Copy out every line of the records where the string "overall" occurs.
################
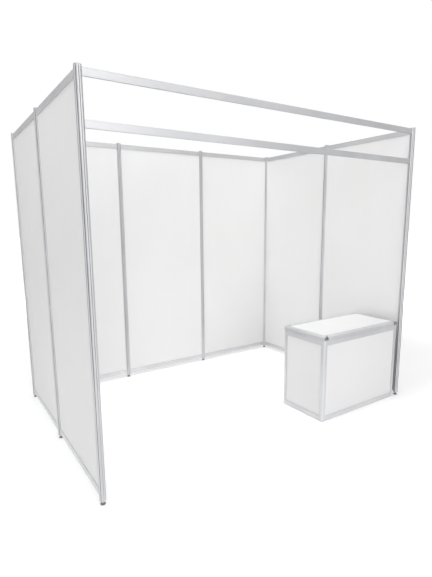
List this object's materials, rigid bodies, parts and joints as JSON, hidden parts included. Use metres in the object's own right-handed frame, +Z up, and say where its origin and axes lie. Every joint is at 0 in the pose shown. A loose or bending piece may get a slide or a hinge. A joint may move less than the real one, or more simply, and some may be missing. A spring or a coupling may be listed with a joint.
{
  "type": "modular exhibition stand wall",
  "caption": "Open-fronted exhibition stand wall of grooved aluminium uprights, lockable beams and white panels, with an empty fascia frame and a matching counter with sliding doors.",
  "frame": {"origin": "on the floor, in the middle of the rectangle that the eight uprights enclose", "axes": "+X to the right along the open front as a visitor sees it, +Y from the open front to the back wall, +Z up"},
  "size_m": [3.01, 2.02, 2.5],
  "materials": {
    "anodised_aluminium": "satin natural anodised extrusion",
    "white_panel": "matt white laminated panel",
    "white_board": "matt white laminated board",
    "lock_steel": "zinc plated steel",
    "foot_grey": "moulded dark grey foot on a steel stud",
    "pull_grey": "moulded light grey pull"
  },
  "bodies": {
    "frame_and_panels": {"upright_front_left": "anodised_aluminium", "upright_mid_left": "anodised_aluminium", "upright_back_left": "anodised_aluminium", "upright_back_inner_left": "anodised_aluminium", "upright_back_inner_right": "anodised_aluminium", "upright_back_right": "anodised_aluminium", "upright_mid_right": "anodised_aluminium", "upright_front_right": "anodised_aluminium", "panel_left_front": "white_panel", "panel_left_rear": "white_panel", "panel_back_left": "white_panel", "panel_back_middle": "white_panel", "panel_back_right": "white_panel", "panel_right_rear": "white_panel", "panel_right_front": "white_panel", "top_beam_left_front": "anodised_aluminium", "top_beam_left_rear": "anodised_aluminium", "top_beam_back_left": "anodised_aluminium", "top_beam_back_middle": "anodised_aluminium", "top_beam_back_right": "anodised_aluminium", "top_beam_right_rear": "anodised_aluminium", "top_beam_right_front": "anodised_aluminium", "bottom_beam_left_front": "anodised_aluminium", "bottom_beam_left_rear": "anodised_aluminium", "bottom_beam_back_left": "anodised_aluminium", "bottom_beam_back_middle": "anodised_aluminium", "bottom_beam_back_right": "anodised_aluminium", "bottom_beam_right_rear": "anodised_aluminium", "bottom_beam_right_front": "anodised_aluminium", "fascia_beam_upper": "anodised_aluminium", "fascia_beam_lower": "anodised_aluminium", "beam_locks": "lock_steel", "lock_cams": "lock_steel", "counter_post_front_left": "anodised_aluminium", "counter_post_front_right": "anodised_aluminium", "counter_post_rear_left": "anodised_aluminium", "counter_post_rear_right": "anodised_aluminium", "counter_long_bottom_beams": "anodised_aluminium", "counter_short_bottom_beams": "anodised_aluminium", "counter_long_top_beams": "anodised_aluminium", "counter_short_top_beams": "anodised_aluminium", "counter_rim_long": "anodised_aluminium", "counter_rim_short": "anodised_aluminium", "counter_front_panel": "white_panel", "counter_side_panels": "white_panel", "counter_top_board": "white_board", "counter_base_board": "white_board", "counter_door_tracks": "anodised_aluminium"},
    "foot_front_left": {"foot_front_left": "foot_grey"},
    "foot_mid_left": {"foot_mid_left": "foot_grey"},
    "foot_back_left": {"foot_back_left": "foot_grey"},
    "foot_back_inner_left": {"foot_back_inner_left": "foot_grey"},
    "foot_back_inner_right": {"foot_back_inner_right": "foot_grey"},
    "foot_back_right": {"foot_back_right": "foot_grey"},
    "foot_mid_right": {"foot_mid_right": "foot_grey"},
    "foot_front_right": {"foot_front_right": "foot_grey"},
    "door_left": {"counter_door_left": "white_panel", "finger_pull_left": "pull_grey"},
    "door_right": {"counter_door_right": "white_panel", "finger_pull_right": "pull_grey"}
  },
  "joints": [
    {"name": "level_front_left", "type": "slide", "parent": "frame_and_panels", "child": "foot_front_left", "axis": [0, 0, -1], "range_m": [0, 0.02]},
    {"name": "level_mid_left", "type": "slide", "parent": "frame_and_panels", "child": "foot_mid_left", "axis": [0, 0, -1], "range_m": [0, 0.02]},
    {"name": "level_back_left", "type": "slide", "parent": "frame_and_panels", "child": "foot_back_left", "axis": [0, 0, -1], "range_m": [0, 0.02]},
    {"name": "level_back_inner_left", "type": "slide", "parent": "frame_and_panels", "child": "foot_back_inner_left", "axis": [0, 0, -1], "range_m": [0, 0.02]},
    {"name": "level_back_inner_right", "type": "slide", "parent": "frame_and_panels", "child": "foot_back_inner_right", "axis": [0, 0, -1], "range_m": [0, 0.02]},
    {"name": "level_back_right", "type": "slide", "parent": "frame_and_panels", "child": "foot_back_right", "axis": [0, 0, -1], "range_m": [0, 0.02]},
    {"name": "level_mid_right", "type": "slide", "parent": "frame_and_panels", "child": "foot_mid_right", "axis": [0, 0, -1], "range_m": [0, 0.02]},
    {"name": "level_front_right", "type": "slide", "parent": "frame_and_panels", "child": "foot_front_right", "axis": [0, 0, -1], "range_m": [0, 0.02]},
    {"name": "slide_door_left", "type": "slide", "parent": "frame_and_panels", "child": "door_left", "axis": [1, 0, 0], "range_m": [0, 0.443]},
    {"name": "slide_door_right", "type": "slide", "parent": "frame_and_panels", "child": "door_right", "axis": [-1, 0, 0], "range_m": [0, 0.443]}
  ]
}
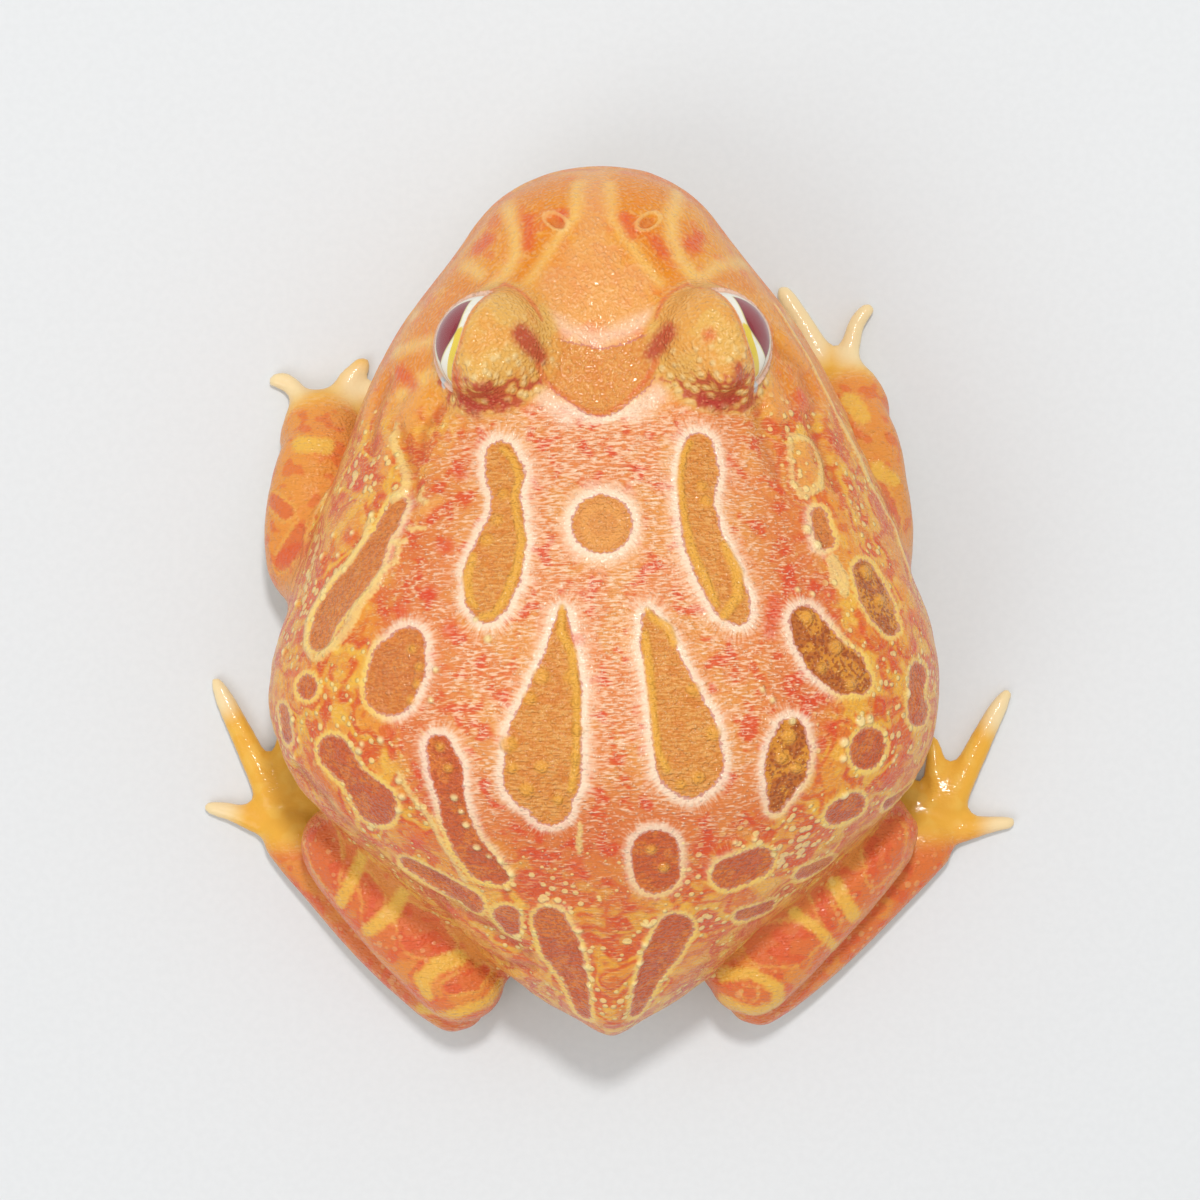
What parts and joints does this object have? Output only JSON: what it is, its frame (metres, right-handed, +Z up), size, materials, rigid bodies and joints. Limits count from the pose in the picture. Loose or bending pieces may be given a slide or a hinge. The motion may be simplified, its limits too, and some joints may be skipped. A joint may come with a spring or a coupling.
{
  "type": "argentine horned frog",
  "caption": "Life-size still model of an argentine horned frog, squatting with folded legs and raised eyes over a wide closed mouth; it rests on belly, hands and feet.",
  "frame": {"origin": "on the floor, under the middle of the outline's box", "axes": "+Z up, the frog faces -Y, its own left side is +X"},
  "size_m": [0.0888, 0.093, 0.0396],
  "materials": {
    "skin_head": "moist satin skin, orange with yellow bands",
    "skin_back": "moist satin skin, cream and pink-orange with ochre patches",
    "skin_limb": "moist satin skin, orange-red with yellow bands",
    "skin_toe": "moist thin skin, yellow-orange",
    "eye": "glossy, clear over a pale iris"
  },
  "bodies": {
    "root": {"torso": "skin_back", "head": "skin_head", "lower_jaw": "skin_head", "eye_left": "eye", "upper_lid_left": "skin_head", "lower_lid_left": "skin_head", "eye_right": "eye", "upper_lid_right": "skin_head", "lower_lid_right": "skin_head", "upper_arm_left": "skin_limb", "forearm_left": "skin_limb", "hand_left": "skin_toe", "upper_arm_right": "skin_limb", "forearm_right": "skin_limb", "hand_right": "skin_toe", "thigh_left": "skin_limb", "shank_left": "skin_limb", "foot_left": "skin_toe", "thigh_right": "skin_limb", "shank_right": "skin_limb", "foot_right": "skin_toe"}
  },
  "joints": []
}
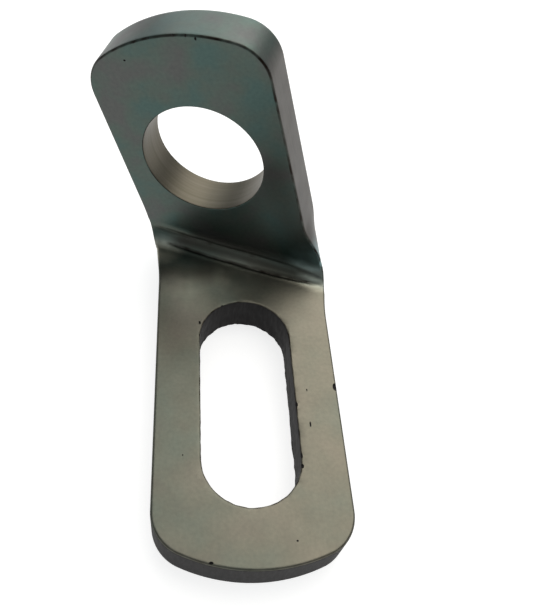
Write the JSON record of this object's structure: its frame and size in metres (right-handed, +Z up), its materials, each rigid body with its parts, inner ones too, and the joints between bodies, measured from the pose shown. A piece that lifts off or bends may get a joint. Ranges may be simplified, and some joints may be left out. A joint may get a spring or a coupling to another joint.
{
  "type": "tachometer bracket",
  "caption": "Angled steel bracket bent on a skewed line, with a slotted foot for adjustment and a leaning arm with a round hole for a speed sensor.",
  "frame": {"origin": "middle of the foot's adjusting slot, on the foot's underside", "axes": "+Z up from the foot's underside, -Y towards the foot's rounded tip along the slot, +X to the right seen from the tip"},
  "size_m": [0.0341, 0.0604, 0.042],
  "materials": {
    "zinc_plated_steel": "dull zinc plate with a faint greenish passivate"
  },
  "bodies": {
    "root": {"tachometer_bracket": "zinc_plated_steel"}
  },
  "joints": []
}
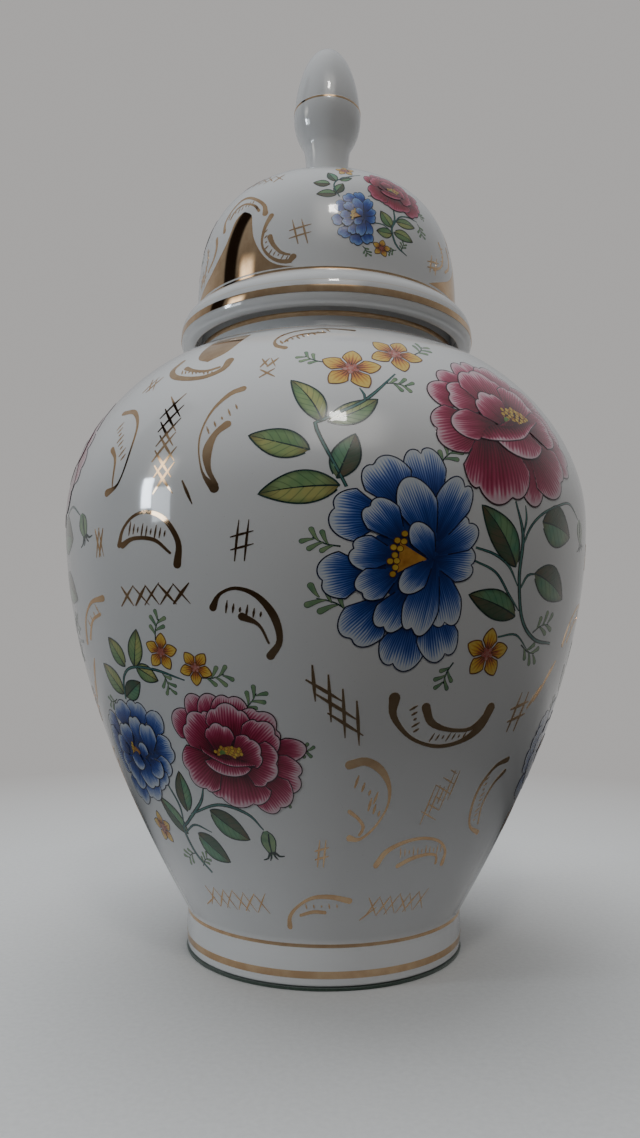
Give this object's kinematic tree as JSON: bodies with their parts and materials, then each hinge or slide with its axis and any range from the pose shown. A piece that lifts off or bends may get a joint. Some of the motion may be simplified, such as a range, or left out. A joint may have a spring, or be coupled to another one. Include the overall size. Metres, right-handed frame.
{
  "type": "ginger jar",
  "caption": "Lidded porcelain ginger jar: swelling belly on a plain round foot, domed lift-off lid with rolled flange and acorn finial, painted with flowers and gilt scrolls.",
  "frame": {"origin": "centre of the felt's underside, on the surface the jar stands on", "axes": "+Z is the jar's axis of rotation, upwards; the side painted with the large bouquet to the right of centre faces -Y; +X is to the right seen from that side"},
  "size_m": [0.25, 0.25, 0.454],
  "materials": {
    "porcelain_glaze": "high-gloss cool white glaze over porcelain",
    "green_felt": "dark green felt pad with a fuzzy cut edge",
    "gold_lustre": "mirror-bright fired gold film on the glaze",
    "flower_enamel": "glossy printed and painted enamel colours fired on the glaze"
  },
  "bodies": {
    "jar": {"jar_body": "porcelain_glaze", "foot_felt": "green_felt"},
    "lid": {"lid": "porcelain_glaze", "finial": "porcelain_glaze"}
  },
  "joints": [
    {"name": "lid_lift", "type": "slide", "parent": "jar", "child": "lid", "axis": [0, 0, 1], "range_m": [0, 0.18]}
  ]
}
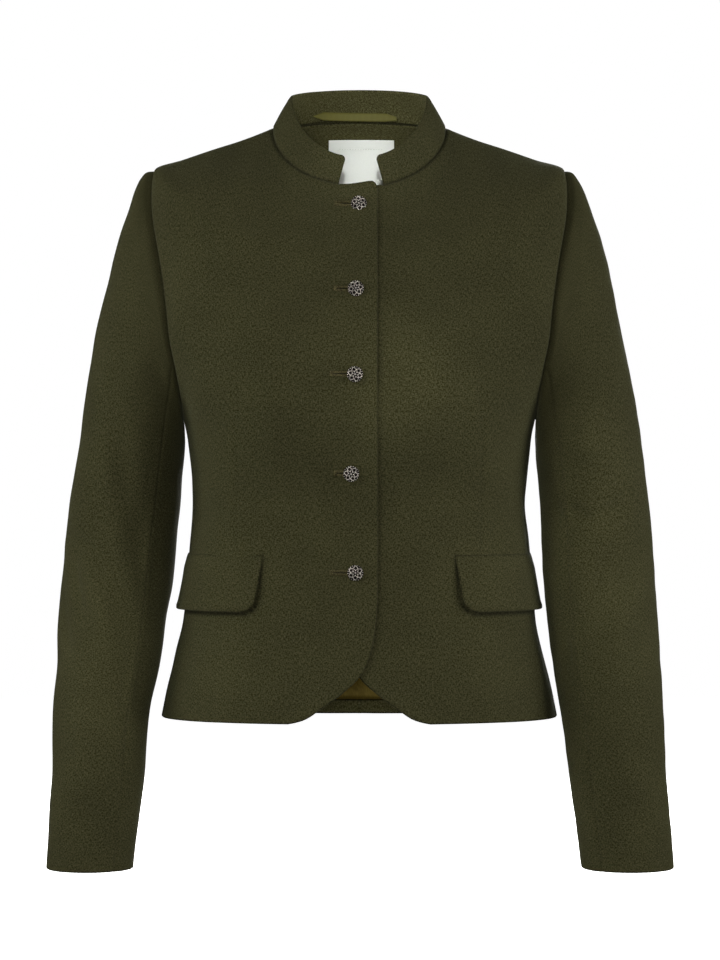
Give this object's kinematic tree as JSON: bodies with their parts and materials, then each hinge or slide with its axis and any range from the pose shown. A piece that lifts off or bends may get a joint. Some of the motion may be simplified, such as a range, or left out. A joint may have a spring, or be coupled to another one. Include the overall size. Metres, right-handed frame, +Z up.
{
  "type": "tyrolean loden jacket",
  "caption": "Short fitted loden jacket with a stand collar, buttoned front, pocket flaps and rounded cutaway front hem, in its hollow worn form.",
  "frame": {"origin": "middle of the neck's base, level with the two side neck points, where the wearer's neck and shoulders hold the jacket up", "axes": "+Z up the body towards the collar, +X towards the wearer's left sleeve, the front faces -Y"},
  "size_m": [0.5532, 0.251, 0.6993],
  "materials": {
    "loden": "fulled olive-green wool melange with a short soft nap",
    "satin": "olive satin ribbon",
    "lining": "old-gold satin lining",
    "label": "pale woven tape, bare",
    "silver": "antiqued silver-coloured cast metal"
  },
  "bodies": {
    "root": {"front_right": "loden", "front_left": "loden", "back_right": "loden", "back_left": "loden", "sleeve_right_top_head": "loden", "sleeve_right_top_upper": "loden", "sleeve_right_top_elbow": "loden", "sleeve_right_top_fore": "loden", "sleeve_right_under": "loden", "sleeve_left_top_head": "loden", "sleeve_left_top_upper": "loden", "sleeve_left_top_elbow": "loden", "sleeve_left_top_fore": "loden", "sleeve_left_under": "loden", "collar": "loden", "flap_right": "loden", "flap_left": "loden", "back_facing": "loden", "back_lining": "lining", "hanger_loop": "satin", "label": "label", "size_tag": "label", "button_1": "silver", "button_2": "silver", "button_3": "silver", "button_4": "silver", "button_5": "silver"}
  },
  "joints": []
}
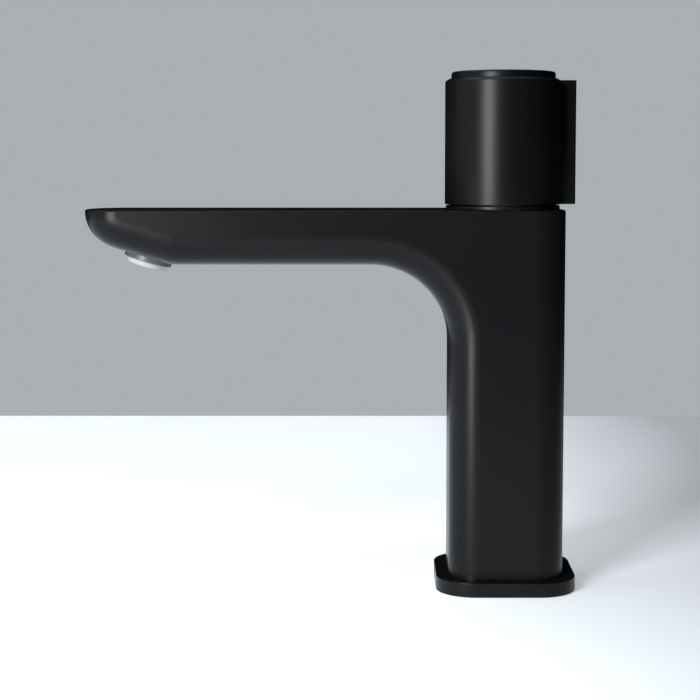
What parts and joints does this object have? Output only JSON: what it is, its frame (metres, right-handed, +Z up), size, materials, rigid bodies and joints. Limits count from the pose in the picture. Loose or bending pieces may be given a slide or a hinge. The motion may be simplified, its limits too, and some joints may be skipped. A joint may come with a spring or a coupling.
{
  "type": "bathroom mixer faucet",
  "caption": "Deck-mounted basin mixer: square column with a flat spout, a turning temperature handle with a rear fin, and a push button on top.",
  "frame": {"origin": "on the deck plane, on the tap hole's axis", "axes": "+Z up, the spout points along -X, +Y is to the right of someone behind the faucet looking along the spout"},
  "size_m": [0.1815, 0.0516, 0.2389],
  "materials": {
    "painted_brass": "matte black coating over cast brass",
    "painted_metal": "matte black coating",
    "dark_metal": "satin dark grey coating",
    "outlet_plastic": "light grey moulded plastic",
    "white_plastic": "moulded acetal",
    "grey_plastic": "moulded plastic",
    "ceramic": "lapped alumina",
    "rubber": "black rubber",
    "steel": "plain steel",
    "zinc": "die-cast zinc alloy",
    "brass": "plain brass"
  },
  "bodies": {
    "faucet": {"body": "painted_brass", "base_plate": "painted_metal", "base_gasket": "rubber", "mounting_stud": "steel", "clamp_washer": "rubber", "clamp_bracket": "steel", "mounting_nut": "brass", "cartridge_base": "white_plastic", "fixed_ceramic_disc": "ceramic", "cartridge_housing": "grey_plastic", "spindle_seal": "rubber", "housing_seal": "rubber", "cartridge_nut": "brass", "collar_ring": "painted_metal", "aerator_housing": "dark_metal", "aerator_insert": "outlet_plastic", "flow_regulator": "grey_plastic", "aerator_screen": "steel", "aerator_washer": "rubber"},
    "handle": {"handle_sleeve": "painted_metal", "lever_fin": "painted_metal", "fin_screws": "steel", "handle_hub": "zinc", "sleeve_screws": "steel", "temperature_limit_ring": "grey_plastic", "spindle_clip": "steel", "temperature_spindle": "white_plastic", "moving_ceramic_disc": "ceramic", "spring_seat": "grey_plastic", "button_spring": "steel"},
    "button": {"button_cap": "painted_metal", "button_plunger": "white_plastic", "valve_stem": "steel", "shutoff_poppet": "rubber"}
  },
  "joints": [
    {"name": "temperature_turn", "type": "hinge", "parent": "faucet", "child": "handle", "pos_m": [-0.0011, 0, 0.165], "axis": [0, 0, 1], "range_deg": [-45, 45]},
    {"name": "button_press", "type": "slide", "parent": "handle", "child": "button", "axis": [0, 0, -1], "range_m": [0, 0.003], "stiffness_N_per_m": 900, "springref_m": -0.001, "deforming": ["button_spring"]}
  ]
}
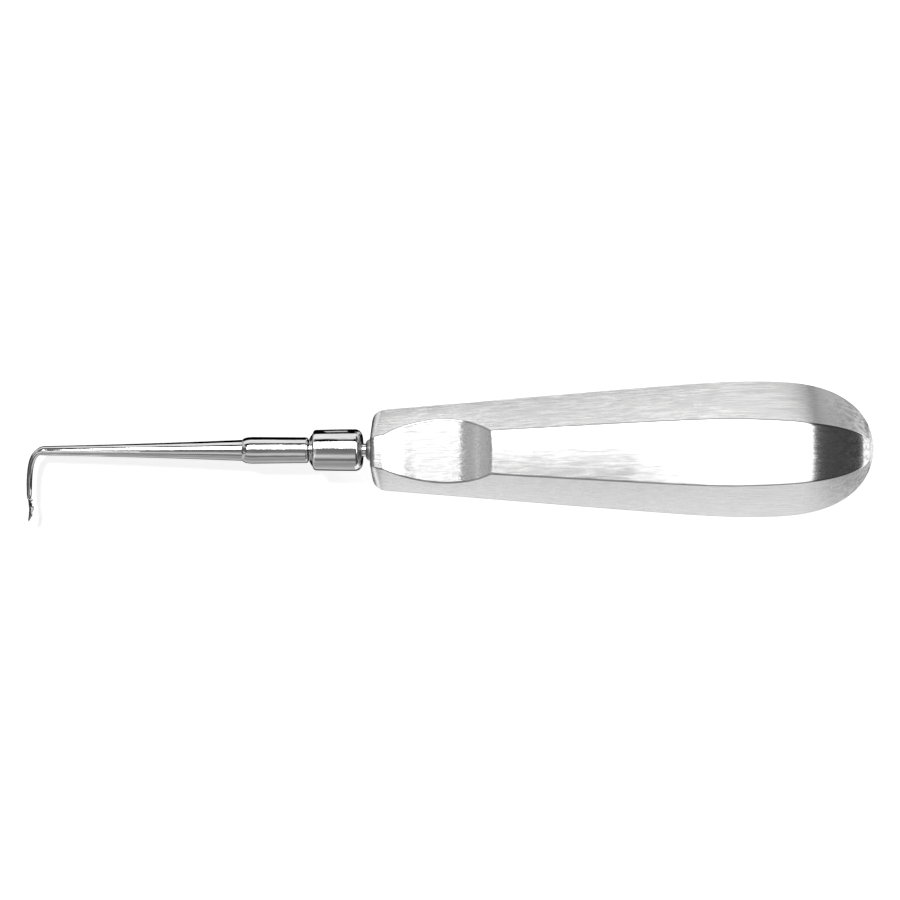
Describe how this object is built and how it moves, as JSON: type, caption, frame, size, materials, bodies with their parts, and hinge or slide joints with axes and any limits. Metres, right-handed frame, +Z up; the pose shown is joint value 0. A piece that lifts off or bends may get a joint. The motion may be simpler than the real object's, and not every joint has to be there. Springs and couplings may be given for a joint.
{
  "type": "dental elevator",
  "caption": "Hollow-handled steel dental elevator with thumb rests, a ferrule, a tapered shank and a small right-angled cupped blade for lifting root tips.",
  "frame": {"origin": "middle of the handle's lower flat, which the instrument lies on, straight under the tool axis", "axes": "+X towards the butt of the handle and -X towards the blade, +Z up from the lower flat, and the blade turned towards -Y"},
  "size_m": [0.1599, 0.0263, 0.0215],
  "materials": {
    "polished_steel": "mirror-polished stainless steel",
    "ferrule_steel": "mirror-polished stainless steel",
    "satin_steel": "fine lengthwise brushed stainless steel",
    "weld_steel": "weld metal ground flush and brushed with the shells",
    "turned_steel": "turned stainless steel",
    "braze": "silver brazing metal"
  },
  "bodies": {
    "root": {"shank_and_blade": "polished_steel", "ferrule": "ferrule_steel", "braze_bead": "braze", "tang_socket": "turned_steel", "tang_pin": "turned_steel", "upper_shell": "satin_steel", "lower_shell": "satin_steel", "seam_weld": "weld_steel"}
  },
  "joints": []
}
################
**Output**:
Give this object's kinematic tree as JSON: bodies with their parts and materials, then each hinge or slide with its axis and any range from the pose shown. A piece that lifts off or bends may get a joint. Some of the motion may be simplified, such as a range, or left out. A joint may have a spring, or be coupled to another one. Include the overall size. Metres, right-handed frame.
Give this object's kinematic tree as JSON: bodies with their parts and materials, then each hinge or slide with its axis and any range from the pose shown. A piece that lifts off or bends may get a joint. Some of the motion may be simplified, such as a range, or left out. A joint may have a spring, or be coupled to another one. Include the overall size. Metres, right-handed frame, +Z up.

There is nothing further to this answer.